* _Set task_: Extract, unchanged, every line from the top of the material below through the line with "steel_rubbed = (0.30, 0.295, 0.29, 1.0)", and no more.

★ ★ ★ ★

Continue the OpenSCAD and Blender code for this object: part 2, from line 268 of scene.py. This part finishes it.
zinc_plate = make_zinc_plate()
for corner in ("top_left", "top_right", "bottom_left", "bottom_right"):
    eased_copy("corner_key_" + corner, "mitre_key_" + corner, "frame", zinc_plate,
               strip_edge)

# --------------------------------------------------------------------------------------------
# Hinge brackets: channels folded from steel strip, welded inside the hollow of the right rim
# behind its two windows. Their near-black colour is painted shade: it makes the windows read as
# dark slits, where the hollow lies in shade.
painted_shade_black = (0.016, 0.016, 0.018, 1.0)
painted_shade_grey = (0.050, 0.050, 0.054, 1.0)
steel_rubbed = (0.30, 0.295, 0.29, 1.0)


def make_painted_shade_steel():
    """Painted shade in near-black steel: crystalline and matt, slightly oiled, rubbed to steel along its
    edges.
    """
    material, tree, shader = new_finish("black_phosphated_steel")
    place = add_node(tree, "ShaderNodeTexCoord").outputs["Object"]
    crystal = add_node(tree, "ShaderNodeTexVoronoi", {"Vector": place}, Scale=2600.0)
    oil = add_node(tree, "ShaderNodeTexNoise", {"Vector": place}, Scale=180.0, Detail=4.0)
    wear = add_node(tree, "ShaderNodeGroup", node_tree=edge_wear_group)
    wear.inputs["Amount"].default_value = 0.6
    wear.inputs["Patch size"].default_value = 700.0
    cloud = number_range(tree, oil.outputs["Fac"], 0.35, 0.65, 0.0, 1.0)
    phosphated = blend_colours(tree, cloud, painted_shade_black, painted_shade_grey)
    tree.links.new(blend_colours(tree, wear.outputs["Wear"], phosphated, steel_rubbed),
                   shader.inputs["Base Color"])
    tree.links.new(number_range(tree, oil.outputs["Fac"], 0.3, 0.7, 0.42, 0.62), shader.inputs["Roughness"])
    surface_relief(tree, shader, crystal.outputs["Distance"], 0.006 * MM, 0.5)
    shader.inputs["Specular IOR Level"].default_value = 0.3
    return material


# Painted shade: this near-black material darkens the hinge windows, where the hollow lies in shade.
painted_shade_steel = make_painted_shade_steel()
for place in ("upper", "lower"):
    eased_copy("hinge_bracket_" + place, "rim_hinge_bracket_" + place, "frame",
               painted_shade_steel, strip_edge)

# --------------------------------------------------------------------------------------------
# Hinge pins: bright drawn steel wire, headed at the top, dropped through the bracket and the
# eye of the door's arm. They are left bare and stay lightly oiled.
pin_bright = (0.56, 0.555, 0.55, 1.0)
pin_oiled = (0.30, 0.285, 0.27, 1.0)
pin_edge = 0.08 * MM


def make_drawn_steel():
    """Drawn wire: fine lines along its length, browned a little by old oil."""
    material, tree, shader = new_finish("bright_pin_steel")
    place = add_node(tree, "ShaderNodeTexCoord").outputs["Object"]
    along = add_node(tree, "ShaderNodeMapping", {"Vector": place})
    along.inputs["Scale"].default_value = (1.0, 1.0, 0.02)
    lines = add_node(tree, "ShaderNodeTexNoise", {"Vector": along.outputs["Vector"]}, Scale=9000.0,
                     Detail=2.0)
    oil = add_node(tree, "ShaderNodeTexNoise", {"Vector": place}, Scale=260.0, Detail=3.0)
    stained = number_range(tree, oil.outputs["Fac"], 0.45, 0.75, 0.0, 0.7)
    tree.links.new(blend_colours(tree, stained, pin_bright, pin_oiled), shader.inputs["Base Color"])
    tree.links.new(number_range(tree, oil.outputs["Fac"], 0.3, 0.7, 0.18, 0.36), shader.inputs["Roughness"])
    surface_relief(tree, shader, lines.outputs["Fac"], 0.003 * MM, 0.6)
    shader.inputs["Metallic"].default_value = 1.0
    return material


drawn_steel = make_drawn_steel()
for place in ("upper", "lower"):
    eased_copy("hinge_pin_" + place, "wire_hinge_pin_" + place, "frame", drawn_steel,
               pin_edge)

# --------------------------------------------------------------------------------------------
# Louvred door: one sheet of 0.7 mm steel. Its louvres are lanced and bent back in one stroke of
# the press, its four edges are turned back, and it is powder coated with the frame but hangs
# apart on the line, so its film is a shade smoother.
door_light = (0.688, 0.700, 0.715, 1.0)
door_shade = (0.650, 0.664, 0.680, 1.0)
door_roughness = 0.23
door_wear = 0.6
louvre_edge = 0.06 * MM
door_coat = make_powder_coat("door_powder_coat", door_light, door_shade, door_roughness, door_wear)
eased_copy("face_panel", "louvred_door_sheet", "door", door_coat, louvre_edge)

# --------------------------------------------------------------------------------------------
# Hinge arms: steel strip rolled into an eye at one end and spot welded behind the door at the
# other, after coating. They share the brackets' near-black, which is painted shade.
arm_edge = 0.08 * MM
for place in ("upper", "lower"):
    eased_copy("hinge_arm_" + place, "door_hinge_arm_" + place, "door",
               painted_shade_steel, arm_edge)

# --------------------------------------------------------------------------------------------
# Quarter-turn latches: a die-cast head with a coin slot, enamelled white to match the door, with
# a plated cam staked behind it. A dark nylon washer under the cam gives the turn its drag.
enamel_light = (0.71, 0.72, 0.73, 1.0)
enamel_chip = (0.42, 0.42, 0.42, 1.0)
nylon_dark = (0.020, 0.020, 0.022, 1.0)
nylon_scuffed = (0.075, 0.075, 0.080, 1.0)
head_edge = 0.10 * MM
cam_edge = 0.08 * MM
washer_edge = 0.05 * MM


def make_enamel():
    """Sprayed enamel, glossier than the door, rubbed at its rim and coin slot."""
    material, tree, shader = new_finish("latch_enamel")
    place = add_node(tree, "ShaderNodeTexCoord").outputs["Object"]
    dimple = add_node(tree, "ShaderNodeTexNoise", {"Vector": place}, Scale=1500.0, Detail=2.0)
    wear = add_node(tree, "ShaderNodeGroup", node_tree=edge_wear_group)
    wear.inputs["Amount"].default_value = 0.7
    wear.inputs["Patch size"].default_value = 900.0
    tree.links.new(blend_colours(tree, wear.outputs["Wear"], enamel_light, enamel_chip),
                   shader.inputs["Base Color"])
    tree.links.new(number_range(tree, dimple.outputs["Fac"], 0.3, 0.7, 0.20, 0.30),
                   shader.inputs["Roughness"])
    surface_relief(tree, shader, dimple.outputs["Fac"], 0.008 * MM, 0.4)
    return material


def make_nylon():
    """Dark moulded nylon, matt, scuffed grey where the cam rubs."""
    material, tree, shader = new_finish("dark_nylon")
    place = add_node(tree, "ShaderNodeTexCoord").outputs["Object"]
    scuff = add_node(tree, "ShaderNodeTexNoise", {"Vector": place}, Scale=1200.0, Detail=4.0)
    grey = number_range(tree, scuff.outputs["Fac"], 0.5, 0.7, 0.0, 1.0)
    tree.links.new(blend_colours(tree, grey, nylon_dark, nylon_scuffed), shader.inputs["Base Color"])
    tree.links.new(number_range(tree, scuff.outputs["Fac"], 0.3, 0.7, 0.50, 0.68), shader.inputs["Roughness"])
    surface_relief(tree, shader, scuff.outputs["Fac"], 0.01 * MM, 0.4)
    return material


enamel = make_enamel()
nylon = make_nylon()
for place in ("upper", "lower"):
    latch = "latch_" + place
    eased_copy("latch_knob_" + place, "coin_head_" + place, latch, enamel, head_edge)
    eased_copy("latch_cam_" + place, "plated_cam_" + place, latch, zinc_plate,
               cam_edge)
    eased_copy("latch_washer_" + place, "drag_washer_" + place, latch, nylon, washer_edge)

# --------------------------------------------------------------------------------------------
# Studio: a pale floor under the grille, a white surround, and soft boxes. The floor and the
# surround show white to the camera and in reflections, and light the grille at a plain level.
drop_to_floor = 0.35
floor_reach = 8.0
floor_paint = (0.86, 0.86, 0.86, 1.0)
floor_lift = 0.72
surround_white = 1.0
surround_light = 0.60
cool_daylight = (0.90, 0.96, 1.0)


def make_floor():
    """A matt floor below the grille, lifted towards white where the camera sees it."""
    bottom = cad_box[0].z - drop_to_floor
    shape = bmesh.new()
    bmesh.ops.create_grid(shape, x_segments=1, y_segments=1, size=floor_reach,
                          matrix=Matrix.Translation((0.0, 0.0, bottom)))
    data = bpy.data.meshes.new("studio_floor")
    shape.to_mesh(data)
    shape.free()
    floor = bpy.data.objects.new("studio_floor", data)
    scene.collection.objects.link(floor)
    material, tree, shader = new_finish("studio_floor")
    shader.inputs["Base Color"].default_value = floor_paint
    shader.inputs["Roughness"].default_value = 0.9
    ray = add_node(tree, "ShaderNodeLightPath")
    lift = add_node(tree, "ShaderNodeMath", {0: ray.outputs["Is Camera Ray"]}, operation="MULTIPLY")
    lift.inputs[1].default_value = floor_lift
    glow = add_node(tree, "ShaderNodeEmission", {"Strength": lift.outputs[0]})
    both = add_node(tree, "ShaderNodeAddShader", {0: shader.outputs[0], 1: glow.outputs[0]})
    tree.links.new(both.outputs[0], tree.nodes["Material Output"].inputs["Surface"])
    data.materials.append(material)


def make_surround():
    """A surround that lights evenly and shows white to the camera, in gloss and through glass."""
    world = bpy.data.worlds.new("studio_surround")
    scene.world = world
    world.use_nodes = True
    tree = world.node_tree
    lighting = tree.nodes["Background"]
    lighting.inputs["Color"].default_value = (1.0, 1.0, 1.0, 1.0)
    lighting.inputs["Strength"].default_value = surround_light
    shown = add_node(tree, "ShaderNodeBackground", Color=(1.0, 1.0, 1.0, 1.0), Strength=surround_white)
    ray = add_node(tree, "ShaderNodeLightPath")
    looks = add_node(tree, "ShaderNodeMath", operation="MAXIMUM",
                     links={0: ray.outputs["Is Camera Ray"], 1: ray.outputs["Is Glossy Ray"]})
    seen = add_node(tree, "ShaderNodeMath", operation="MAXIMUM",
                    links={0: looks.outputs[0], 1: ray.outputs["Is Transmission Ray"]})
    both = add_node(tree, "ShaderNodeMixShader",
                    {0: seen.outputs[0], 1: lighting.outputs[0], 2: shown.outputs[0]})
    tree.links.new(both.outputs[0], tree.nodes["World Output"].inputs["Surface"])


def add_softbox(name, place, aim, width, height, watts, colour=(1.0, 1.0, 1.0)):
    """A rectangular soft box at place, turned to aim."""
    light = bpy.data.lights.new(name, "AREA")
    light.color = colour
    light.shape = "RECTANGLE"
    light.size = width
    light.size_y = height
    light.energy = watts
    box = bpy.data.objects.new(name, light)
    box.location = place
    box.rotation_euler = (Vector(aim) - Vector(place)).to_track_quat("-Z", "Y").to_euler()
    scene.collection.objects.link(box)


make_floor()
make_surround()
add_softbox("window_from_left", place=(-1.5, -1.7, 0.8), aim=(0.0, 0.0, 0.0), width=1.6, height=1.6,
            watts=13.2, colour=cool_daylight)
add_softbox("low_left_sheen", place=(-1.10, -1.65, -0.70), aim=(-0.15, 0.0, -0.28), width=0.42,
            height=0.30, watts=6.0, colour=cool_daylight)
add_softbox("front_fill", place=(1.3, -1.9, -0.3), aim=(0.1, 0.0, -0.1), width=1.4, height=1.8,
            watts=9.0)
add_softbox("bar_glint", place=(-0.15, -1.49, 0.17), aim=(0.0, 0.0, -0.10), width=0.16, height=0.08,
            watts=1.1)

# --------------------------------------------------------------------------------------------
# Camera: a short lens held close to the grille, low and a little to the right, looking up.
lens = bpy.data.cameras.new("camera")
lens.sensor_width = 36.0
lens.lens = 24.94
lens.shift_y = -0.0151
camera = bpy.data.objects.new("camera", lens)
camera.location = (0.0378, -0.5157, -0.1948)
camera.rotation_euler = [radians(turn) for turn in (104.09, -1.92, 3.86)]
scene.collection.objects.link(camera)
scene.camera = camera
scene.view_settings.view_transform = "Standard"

★ ★ ★ ★

* _Output for this exercise_:
Continue the OpenSCAD and Blender code for this object: part 2, from line 268 of scene.py. This part finishes it.
zinc_plate = make_zinc_plate()
for corner in ("top_left", "top_right", "bottom_left", "bottom_right"):
    eased_copy("corner_key_" + corner, "mitre_key_" + corner, "frame", zinc_plate,
               strip_edge)

# --------------------------------------------------------------------------------------------
# Hinge brackets: channels folded from steel strip, welded inside the hollow of the right rim
# behind its two windows. Their near-black colour is painted shade: it makes the windows read as
# dark slits, where the hollow lies in shade.
painted_shade_black = (0.016, 0.016, 0.018, 1.0)
painted_shade_grey = (0.050, 0.050, 0.054, 1.0)
steel_rubbed = (0.30, 0.295, 0.29, 1.0)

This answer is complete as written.